Time-of-arrival distributions for continuous quantum systems and application to quantum backflow

Using standard results from statistics, we show that for any continuous quantum system (Gaussian or otherwise) and any observable Â (position or otherwise), the distribution 𝜋_𝑎⁡(𝑡) of time measurement at a fixed state 𝑎 can be inferred from the distribution 𝜌_𝑡⁡(𝑎) of a state measurement at a fixed time 𝑡 via the transformation 𝜋_𝑎⁡(𝑡)∝ | ^𝜕⁄_𝜕𝑡 ⁢∫^𝑎_−∞𝜌_𝑡⁡(𝑢)𝑑𝑢 | . This finding suggests that the answer to the long-lasting time-of-arrival problem is in fact secretly hidden within the Born rule and therefore does not require the introduction of a time operator or a commitment to a specific (e.g., Bohmian) ontology.
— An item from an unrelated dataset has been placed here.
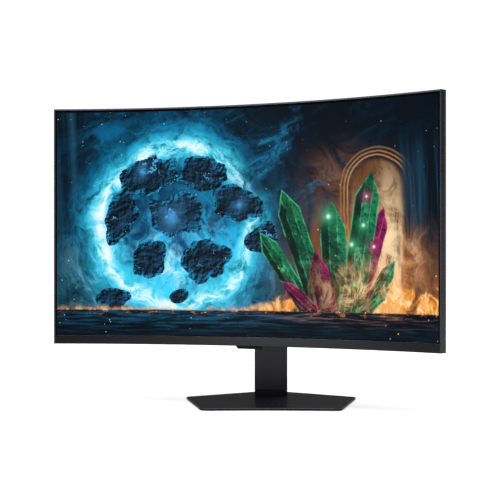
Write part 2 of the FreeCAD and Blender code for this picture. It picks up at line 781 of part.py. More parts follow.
def screen_layers():
    """The layers from the glass to the metal pan, and the chin trim below the glass."""
    chin_z = (d.panel_bottom, d.panel_bottom + d.chin_height - 0.1)
    curved_layer("chin_trim", (-d.lip_proud, chin_back), d.half_arc - d.lip_width - 0.1, chin_z)
    glass_z = (d.panel_bottom + d.chin_height + 0.1, panel_top - d.lip_width - 0.2)
    glass_arc = d.half_arc - d.lip_width - 0.3
    curved_layer("lcd_glass", (size(0), d.glass_thick), glass_arc, glass_z)
    sheet_arc = d.half_arc - d.sheet_inset
    sheet_z = (d.panel_bottom + d.chin_height - 1.5, panel_top - d.sheet_inset)
    guide_depths = (size(2.3), size(4.3))
    curved_layer("optical_sheets", (size(1.6), size(2.2)), sheet_arc, sheet_z)
    curved_layer("light_guide", guide_depths, sheet_arc, sheet_z)
    curved_layer("reflector_sheet", (size(4.4), size(4.7)), sheet_arc, sheet_z)
    bar_z = (d.panel_bottom + 8.4, d.panel_bottom + 13.2)
    curved_layer("led_bar", guide_depths, sheet_arc - 4, bar_z)
    pan_inset = d.lip_width + 0.4
    pan_z = (d.panel_bottom + pan_inset, panel_top - pan_inset)
    curved_layer("back_pan", (size(5.5), size(6.5)), d.half_arc - pan_inset, pan_z)


def panel_frame():
    """Plastic frame that holds the glass off the light guide."""
    body = new_body("panel_frame")
    outset = d.lip_width + 0.3
    outer_z = (d.panel_bottom + 4, panel_top - outset)
    grow_sector(body, (size(1.5), size(5.4)), d.half_arc - outset, outer_z)
    inset = d.sheet_inset - 0.3
    inner_z = (d.panel_bottom + 8, panel_top - inset)
    carve_sector(body, (size(-2), size(9)), d.half_arc - inset, inner_z)
    node("panel_frame", body, DISPLAY_TURN)


# ------------------------------------------------------------------- rear cover


def housing_loft(body, kind, inset, start_y, end_y):
    """The housing's sloping block, as material or as the hollow inside it."""
    slope = d.housing_flare / (d.housing_back - d.housing_front)
    sections = []
    for y in (start_y, end_y):
        flare = slope * (d.housing_back - y)
        half_x = d.housing_half_width + flare - inset
        half_z = d.housing_half_height + flare * 0.8 - inset
        sketch = new_sketch(body, "XZ", y)
        rectangle(sketch, (-half_x, half_x), (centre_z - half_z, centre_z + half_z))
        sections.append(sketch)
    loft = body.newObject(kind, "Loft")
    loft.Profile = sections[0]
    loft.Sections = sections[1:]


def recess_walls(body):
    """Front wall, ceiling and ends of the connector recess, which opens downwards."""
    front = housing_back - d.recess_depth
    half = d.recess_half_width + d.cover_wall
    wall_y = front - d.cover_wall
    top = recess_ceiling + d.cover_wall
    end_low = centre_z - d.housing_half_height + 0.1
    front_low = end_low - 11.1
    grow_block(body, (-half, half), (wall_y, housing_back), (end_low, top))
    grow_block(body, (-half, half), (wall_y, front), (front_low, top))
    below_housing = end_low - 40
    recess_x = (-d.recess_half_width, d.recess_half_width)
    carve_block(body, recess_x, (front, housing_back), (below_housing, recess_ceiling))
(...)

The generality and versatility of the result are illustrated by applications to the time of arrival at a given location for a free particle in a superposed state and to the time required to reach a given velocity for a free-falling quantum particle. Our approach also offers a potentially promising new avenue toward the design of an experimental protocol for the yet-to-be-performed observation of the phenomenon of quantum backflow.